O reajuste vai provocar um impacto positivo para cerca de 30 milhões de pessoas diretamente. De acordo com dados da PNAD (Pesquisa Nacional por Amostra de Domicílios) feita pelo IBGE, 23,8 milhões de trabalhadores recebem até um salário mínimo. O restante - 5,7 milhões - é de beneficiários da Previdência e Assistência Social, que também ganham um salário mínimo.

Segundo o Ministério do Trabalho e Emprego, estima-se que haverá a ampliação de R$ 15 bilhões da massa de rendimentos em 2006, e um aumento de R$ 3,7 bilhões de arrecadação tributária em 2006. Esses recursos vão estimular a atividade econômica em todo o país, principalmente no Nordeste, onde vivem 37% dos trabalhadores que recebem um salário mínimo. Na seqüência está o Sudeste, com 36%; o Sul com 10%, e o Norte com 8%.

Em 2004, durante a elaboração do orçamento, foi introduzida a vinculação do salário mínimo ao PIB (Produto Interno Bruto) per capita. Isso faz parte da política de revalorização do mínimo, que foi reduzido ao longo de décadas e que agora, paulatinamente, está sendo recuperado. No ano passado, o governo Lula inovou no tratamento dessa questão e adotou esse mecanismo de reajuste no projeto da Lei de Diretrizes Orçamentárias, enviado ao Congresso Nacional.

Para examinar o valor do mínimo, em abril de 2004 foi constituída uma Comissão Quadripartite. Apesar de seu caráter consultivo, ela reuniu os principais interessados na questão - poder público, trabalhadores, aposentados e empregadores - e tem o objetivo de viabilizar uma trajetória de crescimento sustentado para o valor salário mínimo.

Tramitam atualmente no Congresso mais de onze propostas de reajuste para o salário mínimo. Foi formada uma comissão para apresentar uma fórmula que possibilite o reajuste anual sem a necessidade de grandes discussões. Entre essas, destaco o Projeto de Lei do Senado nº 200, de 2004, de autoria do senador Paulo Paim, que institui um mecanismo permanente de reajuste e valorização do salário mínimo, restituindo as perdas históricas da remuneração do trabalhador. Ele estende o mecanismo a todos os beneficiários da Previdência.

Fui designado relator da matéria e apresentei parecer favorável, com algumas adaptações necessárias diante das limitações orçamentárias da previdência social, das prefeituras e dos estados, principalmente os localizados nas regiões Norte e Nordeste, assim como o impacto que poderia causar nos custos do setor privado e no emprego.

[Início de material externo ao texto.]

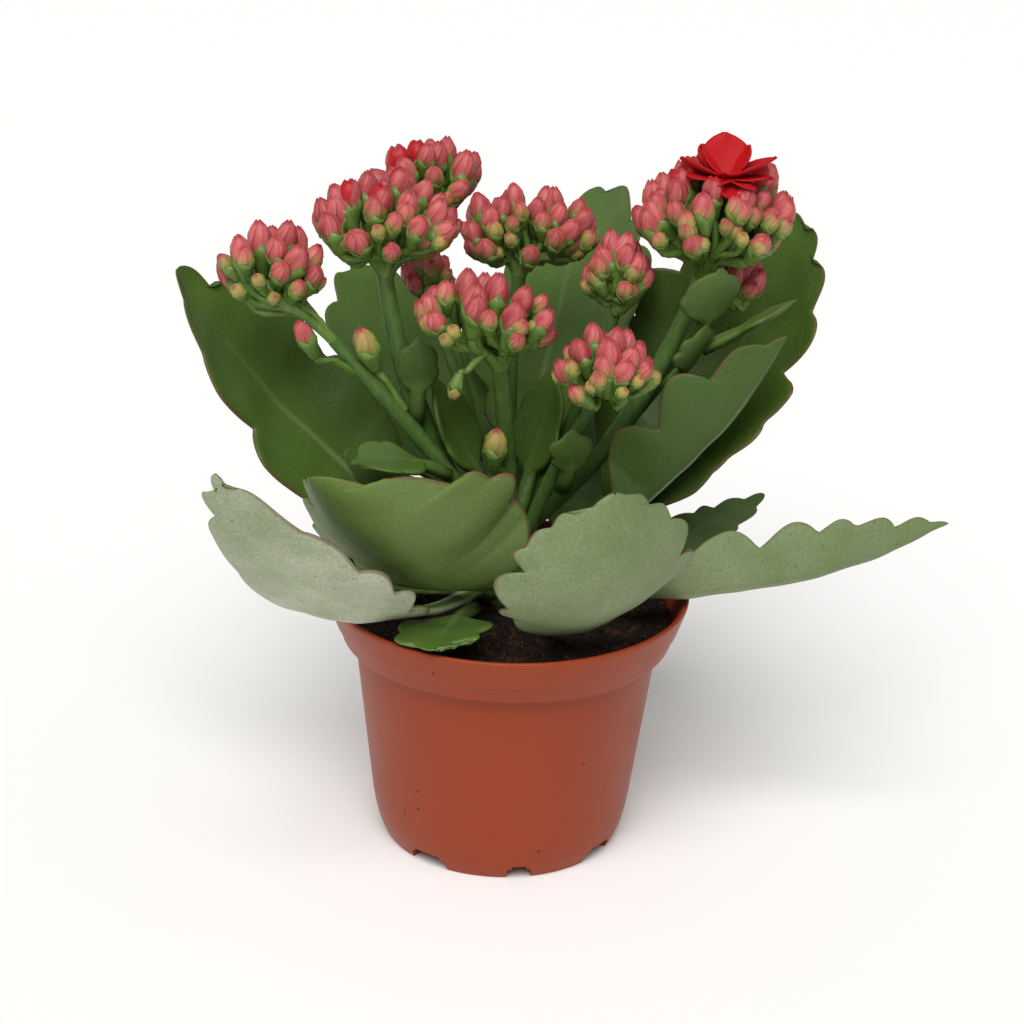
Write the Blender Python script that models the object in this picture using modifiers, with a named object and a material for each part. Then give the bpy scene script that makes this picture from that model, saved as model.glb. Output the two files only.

Nesse sentido, considero que uma política de recomposição do valor do salário mínimo deva considerar alguns aspectos:

- a introdução de um mecanismo permanente de reajuste que garanta ganhos reais e retire o caráter político sempre presente no momento da definição do salário mínimo; - os índices de reajuste do salário mínimo deverão acompanhar o desempenho da produtividade do trabalhador através da variação do PIB per capita; - um adicional real definido pelo poder Executivo após consulta à Comissão Quadripartite, que leve em conta os efeitos sobre o emprego e a previdência; - a extensão do índice de reajuste, para que guarde um sentido de eqüidade com os inativos; - o estabelecimento do uso dessa fórmula para os próximos 10 anos, quando a lei deverá ser revista; - a relação entre o valor do salário mínimo e as transferências de renda, como hoje o Bolsa Família, e no futuro, a renda básica de cidadania.

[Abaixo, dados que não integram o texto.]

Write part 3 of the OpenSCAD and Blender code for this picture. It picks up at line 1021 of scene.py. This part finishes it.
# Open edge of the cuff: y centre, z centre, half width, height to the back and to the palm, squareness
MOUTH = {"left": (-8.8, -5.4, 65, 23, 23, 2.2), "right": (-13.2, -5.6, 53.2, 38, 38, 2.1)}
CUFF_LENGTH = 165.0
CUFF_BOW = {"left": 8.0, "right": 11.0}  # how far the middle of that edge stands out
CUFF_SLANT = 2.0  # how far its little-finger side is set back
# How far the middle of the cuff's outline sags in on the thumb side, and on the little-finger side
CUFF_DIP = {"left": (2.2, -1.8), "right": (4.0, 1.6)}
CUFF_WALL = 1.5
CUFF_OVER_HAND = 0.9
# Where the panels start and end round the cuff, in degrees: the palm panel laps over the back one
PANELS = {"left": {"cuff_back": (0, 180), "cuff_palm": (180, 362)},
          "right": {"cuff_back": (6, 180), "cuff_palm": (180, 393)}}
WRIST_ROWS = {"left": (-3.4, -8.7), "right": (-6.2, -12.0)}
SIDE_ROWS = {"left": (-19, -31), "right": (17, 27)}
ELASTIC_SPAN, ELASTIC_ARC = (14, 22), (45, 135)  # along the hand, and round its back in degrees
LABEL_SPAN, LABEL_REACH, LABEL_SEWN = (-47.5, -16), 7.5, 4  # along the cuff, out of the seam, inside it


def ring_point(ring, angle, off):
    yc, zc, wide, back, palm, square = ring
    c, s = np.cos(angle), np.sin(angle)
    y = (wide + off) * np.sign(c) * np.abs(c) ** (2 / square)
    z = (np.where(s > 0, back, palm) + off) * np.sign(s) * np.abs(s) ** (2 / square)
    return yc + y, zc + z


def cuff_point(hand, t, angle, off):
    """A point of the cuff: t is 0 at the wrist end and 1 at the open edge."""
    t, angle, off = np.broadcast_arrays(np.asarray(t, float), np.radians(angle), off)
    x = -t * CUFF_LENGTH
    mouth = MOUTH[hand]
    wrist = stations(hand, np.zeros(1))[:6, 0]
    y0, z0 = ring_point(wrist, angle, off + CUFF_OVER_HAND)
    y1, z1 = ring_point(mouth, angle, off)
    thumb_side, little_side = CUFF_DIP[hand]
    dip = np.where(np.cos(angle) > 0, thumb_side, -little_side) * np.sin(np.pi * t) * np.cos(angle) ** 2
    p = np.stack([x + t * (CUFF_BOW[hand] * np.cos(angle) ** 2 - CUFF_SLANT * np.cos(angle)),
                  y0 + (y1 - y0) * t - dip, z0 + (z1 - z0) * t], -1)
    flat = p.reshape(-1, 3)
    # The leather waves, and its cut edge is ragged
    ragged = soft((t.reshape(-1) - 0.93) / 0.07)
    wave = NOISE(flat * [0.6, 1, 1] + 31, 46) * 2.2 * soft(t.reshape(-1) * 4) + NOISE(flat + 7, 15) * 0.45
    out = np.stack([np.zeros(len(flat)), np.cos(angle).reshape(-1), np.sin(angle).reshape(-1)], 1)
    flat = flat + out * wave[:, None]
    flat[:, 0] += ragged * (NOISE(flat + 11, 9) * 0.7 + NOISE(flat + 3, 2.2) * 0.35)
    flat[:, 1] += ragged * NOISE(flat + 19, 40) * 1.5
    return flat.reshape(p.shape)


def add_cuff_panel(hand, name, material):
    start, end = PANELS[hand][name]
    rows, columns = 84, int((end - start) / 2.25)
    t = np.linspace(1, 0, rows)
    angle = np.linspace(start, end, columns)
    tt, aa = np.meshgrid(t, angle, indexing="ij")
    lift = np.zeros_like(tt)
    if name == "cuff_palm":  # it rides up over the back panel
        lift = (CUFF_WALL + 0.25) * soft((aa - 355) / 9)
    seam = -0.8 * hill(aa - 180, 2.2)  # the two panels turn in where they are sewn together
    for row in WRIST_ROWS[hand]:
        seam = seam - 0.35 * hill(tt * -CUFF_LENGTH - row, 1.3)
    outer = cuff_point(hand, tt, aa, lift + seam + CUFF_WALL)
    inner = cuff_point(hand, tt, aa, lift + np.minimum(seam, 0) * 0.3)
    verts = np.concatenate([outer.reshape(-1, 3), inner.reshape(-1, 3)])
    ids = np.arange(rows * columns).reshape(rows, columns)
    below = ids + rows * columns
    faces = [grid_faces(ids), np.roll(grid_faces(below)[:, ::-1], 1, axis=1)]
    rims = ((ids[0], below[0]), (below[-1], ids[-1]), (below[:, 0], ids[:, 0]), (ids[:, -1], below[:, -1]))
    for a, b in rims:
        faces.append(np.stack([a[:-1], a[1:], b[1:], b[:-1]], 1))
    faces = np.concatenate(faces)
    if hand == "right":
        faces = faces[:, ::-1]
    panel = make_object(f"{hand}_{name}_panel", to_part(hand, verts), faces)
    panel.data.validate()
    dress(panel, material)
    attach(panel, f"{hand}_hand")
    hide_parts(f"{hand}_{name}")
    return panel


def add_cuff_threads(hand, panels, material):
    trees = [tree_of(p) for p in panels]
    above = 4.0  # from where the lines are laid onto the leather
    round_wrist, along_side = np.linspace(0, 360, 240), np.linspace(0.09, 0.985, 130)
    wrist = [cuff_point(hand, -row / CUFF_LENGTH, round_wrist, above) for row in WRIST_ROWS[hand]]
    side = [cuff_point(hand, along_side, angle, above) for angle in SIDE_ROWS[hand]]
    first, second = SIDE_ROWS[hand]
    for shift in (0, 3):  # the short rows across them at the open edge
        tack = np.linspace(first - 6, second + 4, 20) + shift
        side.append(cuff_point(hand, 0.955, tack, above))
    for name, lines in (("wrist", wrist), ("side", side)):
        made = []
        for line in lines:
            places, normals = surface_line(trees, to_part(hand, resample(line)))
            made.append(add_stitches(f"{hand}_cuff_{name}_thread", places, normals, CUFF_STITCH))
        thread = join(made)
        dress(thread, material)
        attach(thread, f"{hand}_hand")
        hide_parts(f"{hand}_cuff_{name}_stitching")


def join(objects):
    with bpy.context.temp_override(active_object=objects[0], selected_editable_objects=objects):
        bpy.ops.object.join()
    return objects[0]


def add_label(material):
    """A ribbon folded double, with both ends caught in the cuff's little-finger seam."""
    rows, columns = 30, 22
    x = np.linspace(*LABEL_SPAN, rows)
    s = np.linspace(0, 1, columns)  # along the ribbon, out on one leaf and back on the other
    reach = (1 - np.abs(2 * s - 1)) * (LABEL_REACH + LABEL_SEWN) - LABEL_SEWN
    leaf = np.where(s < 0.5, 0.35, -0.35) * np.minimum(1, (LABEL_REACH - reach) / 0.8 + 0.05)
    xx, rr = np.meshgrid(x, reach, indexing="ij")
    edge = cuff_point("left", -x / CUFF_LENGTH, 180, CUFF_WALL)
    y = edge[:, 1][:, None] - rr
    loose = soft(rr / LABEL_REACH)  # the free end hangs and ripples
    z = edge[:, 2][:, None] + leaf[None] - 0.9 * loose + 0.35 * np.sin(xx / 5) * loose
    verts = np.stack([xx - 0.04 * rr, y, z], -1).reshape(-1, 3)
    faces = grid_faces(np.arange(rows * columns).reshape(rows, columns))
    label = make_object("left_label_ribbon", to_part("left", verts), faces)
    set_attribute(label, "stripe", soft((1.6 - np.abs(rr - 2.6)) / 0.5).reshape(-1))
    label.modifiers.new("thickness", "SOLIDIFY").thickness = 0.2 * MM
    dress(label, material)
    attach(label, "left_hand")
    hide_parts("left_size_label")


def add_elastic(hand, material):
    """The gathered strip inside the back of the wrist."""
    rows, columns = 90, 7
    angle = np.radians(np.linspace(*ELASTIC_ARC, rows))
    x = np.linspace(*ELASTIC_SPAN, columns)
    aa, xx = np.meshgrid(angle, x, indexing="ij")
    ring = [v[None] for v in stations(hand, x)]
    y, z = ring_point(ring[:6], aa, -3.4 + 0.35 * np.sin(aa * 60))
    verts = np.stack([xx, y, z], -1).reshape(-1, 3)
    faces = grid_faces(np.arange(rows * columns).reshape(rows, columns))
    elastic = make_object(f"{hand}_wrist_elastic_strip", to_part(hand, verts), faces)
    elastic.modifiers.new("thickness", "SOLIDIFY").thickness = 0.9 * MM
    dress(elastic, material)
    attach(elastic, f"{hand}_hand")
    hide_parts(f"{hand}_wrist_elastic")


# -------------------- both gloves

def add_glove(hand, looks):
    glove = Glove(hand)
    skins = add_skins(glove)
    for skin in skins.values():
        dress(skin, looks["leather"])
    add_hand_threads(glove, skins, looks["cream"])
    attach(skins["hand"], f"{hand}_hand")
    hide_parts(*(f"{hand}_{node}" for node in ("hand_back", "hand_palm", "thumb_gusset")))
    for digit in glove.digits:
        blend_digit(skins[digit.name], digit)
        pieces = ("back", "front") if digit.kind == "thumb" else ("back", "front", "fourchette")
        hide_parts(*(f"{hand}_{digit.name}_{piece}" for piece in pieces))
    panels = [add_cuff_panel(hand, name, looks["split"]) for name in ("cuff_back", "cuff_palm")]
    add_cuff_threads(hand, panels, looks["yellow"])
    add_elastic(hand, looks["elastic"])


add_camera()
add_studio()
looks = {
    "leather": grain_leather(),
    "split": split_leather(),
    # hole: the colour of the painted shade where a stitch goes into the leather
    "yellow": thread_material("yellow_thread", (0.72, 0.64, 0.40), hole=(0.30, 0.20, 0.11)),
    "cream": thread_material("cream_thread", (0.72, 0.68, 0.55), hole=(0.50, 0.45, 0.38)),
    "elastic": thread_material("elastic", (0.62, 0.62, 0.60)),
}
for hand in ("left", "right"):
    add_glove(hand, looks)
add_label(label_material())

A política salarial nos países desenvolvidos hoje leva em consideração as transferências de renda, a exemplo do Crédito Fiscal por Remuneração Recebida, nos EUA, e do Crédito Fiscal Familiar, no Reino Unido. Tais instrumentos aumentam de 40 a 50% a renda dos que ganham salário mínimo, além de contribuir para aumentar o grau de competitividade daquelas economias. No futuro, pois, a definição do valor do salário mínimo se fará de maneira coordenada à da renda básica de cidadania.